- STATED PROBLEM -
Scan the records for the string "follow"; copy each line where it occurs.

- CAD and scene scripts -
************

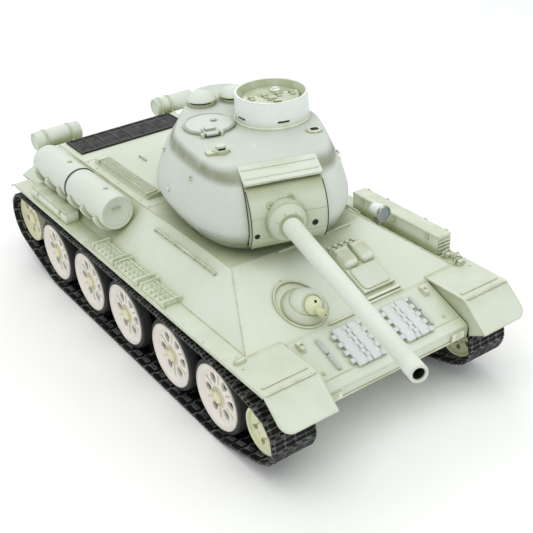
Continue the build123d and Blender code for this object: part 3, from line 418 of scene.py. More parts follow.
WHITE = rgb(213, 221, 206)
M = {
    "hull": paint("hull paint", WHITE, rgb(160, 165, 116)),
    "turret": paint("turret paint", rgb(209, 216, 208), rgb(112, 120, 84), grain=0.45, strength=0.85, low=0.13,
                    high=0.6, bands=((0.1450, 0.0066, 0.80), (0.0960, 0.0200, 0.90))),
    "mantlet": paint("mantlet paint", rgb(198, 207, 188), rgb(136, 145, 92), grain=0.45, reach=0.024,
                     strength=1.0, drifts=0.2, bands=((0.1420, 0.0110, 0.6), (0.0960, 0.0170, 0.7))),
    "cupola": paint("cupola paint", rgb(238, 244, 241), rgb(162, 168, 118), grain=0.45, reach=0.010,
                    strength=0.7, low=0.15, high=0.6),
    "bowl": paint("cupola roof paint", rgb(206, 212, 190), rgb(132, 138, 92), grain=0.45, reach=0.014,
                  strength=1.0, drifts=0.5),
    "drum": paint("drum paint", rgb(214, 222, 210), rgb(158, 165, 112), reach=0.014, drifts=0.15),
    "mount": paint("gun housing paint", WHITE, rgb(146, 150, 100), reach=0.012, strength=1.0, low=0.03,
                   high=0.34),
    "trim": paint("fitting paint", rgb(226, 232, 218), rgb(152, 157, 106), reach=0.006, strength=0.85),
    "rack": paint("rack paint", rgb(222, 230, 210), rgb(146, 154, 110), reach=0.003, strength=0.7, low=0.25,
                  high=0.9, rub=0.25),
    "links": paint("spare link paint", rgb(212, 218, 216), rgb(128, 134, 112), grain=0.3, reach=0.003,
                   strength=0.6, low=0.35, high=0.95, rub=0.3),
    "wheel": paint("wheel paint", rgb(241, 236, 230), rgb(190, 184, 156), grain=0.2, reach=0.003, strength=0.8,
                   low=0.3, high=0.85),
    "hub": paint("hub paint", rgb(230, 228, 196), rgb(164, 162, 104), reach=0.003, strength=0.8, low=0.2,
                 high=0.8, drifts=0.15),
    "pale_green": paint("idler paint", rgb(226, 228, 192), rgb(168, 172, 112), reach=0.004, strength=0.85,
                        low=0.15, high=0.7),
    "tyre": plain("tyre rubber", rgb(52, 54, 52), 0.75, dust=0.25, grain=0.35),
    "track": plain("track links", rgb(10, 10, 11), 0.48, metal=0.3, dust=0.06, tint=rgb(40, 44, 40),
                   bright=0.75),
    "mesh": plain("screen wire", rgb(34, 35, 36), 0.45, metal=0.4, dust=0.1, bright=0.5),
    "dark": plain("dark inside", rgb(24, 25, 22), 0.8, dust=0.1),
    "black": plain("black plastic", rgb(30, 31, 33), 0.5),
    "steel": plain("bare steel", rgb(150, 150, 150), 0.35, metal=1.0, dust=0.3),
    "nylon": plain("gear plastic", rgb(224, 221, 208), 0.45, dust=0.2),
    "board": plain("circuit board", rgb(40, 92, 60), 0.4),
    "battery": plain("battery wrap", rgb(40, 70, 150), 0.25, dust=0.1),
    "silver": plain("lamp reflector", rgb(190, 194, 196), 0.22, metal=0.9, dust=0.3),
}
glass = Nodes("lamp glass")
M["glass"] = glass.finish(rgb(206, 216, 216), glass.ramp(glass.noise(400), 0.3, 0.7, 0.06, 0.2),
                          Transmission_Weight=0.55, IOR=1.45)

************

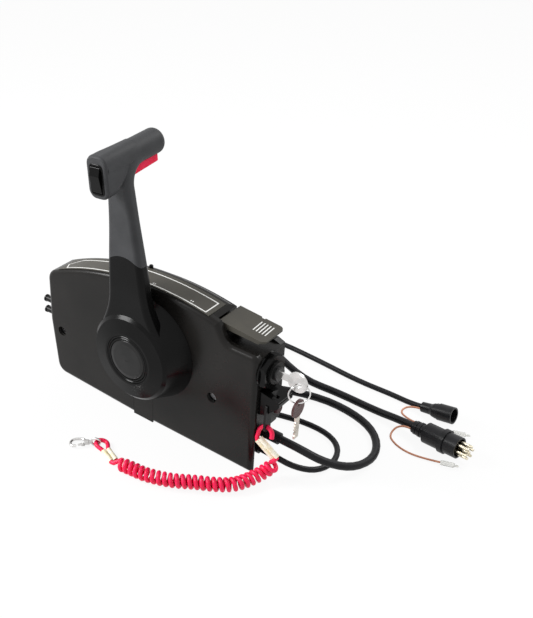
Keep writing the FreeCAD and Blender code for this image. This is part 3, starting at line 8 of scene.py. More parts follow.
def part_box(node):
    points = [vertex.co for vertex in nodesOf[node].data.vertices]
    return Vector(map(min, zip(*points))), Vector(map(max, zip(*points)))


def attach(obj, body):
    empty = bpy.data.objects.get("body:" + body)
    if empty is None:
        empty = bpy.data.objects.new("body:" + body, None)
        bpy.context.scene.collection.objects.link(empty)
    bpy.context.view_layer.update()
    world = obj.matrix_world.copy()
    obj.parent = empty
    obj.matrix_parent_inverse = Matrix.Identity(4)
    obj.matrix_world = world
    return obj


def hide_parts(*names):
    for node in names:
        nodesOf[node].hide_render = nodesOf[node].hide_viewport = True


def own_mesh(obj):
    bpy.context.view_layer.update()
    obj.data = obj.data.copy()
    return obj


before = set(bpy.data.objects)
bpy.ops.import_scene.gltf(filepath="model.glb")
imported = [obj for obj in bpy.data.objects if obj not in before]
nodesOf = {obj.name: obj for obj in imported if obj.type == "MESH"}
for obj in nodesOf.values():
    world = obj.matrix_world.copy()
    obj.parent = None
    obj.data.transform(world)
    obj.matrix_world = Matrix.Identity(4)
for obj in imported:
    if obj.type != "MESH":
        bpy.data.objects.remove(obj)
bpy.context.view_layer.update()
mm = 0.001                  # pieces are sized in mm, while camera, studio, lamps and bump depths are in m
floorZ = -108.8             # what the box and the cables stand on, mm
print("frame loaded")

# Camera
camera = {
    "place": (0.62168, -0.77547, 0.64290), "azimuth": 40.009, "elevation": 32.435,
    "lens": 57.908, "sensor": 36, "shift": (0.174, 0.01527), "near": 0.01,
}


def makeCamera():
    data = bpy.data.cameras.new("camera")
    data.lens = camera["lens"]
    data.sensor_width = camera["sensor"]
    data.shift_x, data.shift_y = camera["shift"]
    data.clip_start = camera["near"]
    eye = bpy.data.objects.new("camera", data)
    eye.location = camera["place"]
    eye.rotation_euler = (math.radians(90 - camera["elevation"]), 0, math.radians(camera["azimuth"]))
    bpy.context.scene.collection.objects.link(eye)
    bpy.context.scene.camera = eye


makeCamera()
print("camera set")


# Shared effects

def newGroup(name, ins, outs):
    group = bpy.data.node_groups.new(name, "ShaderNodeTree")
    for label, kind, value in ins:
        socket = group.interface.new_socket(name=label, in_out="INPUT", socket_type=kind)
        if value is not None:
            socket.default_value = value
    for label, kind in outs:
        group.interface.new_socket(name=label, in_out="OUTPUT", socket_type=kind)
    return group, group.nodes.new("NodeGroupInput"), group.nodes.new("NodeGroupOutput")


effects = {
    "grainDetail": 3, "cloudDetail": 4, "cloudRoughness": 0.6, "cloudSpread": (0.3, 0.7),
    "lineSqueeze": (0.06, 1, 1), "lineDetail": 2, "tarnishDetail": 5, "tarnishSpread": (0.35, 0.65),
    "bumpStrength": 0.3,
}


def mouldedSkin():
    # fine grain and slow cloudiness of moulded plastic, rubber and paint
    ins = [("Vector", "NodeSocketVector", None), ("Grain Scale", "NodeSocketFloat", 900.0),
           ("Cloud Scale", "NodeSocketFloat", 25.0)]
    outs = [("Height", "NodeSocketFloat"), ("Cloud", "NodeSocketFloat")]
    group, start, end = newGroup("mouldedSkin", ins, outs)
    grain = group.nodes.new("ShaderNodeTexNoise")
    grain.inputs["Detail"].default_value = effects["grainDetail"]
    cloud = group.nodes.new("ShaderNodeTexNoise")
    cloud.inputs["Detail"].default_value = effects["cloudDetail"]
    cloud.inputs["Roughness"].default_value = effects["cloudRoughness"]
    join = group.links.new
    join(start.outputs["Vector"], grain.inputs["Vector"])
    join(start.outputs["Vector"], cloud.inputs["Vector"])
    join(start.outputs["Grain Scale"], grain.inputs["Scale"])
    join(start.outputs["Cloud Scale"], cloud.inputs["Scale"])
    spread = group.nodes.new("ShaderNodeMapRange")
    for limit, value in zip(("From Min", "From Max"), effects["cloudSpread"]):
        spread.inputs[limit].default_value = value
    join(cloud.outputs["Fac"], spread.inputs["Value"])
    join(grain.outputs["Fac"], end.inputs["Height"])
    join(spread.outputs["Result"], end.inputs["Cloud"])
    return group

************

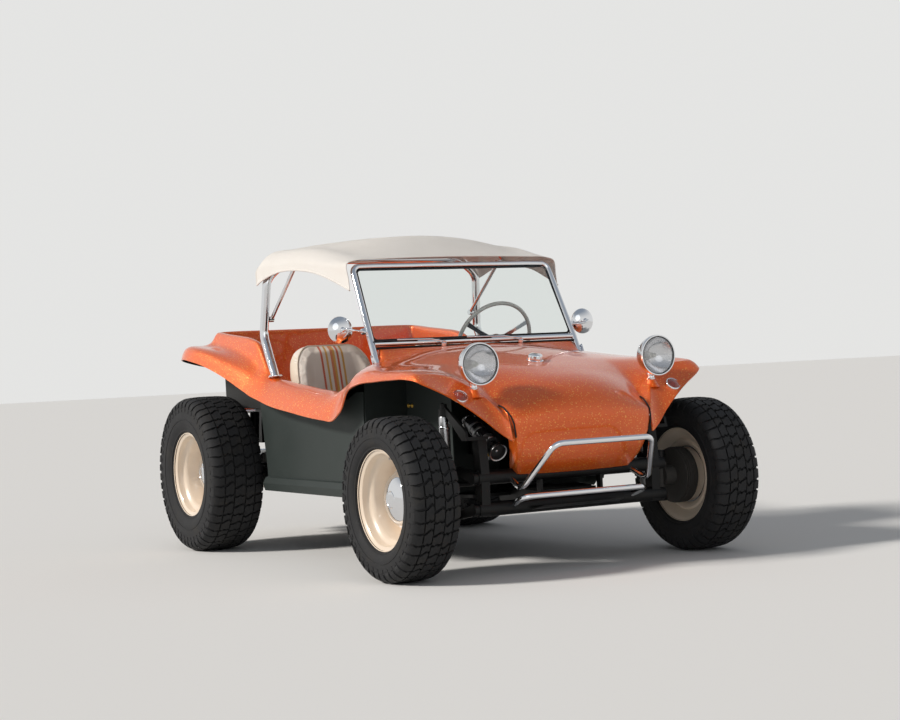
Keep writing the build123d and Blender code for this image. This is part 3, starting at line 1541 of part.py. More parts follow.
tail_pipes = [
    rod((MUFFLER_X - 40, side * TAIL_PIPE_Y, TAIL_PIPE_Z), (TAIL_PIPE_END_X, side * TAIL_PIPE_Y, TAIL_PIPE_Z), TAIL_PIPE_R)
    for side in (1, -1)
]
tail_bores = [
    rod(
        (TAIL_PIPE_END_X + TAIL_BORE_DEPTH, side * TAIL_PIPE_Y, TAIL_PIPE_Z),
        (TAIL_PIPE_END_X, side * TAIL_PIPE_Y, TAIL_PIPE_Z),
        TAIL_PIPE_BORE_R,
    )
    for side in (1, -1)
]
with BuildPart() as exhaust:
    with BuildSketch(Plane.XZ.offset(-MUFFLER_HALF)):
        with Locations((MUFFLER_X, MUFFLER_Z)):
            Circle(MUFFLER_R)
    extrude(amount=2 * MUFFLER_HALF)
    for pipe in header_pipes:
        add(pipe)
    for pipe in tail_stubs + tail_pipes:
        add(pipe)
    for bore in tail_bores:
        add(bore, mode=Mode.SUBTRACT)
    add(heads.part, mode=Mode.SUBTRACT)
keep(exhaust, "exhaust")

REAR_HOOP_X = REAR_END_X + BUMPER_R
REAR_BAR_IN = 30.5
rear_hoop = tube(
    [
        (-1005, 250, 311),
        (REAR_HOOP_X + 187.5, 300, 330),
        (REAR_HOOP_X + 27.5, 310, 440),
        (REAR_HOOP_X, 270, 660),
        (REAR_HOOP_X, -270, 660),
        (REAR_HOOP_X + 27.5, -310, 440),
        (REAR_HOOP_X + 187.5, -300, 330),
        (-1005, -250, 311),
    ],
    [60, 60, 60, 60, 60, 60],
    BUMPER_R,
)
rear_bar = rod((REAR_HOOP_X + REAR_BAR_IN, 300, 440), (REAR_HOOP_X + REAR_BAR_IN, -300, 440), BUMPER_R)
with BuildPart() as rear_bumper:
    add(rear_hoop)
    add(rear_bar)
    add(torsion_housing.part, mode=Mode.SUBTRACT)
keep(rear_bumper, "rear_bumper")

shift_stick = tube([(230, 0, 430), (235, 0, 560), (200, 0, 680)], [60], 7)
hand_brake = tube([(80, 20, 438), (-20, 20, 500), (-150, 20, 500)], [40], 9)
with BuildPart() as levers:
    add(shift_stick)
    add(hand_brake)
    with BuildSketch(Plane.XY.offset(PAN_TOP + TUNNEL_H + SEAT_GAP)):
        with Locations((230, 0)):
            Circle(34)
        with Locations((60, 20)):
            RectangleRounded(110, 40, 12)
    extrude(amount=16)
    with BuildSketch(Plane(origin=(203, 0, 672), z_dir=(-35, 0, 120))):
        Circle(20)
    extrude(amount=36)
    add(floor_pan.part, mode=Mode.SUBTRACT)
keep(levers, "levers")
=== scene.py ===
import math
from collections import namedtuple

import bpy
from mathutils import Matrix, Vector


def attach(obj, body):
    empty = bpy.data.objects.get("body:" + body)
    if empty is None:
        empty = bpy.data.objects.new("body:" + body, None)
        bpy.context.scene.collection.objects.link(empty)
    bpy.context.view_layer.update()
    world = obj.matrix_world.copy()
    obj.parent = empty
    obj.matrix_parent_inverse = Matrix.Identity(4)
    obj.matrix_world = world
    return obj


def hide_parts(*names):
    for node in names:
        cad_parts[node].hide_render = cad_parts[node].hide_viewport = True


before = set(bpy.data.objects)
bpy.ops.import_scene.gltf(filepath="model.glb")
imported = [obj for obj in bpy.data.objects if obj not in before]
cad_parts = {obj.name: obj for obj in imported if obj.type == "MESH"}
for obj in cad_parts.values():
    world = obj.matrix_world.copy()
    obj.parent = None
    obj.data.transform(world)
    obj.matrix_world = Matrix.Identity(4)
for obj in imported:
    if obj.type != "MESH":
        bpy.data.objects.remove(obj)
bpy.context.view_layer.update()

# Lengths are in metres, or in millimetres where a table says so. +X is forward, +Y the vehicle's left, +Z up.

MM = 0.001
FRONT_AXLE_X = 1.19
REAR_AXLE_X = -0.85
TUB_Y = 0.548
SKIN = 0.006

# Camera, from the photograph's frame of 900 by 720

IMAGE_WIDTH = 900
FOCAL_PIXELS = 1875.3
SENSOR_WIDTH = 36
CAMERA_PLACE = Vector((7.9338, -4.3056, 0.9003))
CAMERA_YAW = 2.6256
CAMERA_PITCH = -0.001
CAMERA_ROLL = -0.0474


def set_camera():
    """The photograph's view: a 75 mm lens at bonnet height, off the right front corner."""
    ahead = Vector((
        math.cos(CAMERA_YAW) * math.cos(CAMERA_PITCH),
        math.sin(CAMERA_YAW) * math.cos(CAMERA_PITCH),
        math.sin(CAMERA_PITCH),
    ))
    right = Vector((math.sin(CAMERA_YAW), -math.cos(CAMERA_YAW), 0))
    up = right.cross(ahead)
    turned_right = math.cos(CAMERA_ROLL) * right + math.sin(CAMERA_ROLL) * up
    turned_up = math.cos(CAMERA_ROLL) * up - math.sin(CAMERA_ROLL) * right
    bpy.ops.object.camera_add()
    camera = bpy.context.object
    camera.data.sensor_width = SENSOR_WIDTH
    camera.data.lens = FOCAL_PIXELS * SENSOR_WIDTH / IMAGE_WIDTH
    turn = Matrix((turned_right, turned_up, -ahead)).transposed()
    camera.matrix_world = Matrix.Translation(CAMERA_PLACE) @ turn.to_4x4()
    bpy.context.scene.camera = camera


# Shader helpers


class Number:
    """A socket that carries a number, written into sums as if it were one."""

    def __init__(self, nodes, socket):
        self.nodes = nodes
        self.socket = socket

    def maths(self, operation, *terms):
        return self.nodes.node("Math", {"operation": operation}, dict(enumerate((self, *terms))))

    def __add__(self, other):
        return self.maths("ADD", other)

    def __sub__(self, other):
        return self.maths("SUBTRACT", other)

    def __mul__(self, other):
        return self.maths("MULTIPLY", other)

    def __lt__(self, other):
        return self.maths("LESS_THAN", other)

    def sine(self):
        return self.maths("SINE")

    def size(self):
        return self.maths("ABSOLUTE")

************

- SOLUTION -
Continue the build123d and Blender code for this object: part 3, from line 418 of scene.py. More parts follow.
Keep writing the FreeCAD and Blender code for this image. This is part 3, starting at line 8 of scene.py. More parts follow.
Keep writing the build123d and Blender code for this image. This is part 3, starting at line 1541 of part.py. More parts follow.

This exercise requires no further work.